The Richardson City Council began consideration of a request for a Special Development Plan with a reminder of the vision for the Interurban Sub-district: "To create an edgy, mixed-use district built upon the existing bones of the district, focusing on adaptive reuse of existing buildings and targeted infill development. Exterior building materials should promote design creativity and unify the eclectic style envisioned for the Sub-district."

That's the vision. So what did the applicant bring to the City Council for approval? A storage warehouse with an outdoor storage yard for building supplies. You know, kind of like this business across Bishop Ave from the business in question.

Source: Google

But the applicant said not to worry, "I'm putting two of the prettiest faces on two streets...I'll put this beautiful dress around those two faces and landscaping." Why the need to hide the building (with those "pretty faces") with a fence and landscaping (the "beautiful dress")?
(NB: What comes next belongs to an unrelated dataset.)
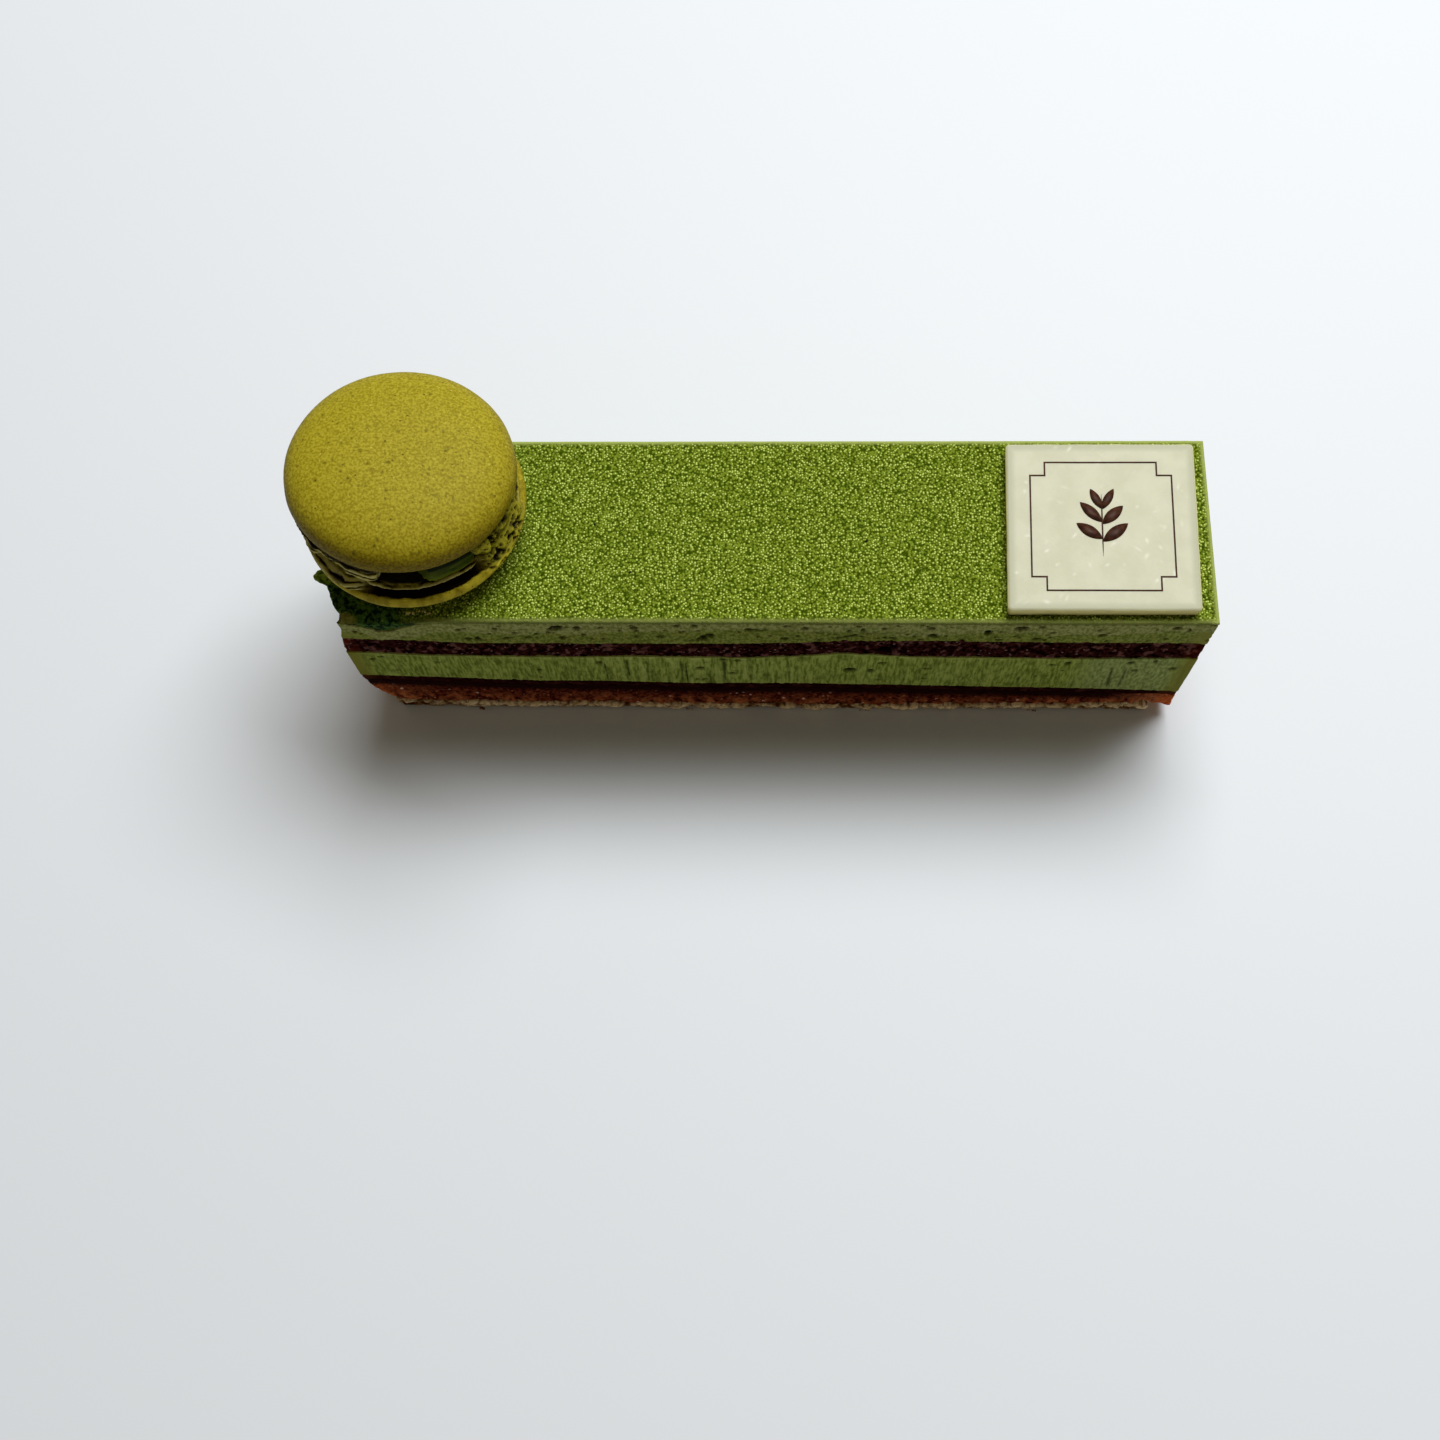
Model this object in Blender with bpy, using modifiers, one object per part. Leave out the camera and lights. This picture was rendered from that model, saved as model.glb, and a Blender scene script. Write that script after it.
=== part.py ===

Maybe because he's filling the space between the streets and the building with stacks of building materials. Like the business across the street. "It could be lumber, it could be steel, it could be aluminum, it could be, he does a lot of concrete."

I expected this application to be denied in short order. It clearly is not compatible with the vision for the Interurban Sub-district. It's not "edgy." It doesn't add to the "mixed-use" vision. It's not an adaptive reuse, other than maybe the concrete area around the building, which is being adapted from parking cars to parking, well, more concrete. It doesn't address the goal of "infill development" unless, again, you consider stacks of building materials to be infill development. Stacks of unassembled lumber, steel and concrete are not the "eclectic style" envisioned for the Sub-district, which is implicitly acknowledged by hiding it all with an eight-foot fence and equally tall shrubbery.

So was it rejected? Listen to our Councilmembers' own reactions and see if you can guess the vote. (Quotes are slightly edited for clarity.)

Councilmember Dan Barrios: "Looking at this and the wall and the outdoor storage I drove through there yesterday afternoon... I just really have a hard time with the outdoor storage. I think it is kind of a permanent change to the area and what maybe we were hoping that area would become and what previous Councils were hoping." Exactly. He's a no, right? So far, so good.

Councilmember Jennifer Justice: "Outdoor storage is allowed by right. I think this is a tremendous enhancement to what's there now. And I think slightly moving the storage from where it is currently allowed by right to another part of the property is not problematic from my standpoint. We're going to put eight foot shrubs that are going to screen this, and putting up a nice fence." In fact, it's more than "slightly moving" the outdoor storage area. It's also expansion of the outdoor storage area from 708 sq. ft. to 7,868 sq. ft. It's not like Justice to miss, or misrepresent, such a detail. It's such a huge expansion that it results in converting 32 parking spots to three.

Mayor Bob Dubey: "I really like the way the frontage looks, the new design, the ambiance of improving this lot...But the part I think that we're missing is that he's creating an opportunity for a fellow business across the street on Bishop to where that individual can be successful by putting his materials on this property." I'm impressed how Mayor Dubey has convinced himself that piles of building materials improve the "ambiance."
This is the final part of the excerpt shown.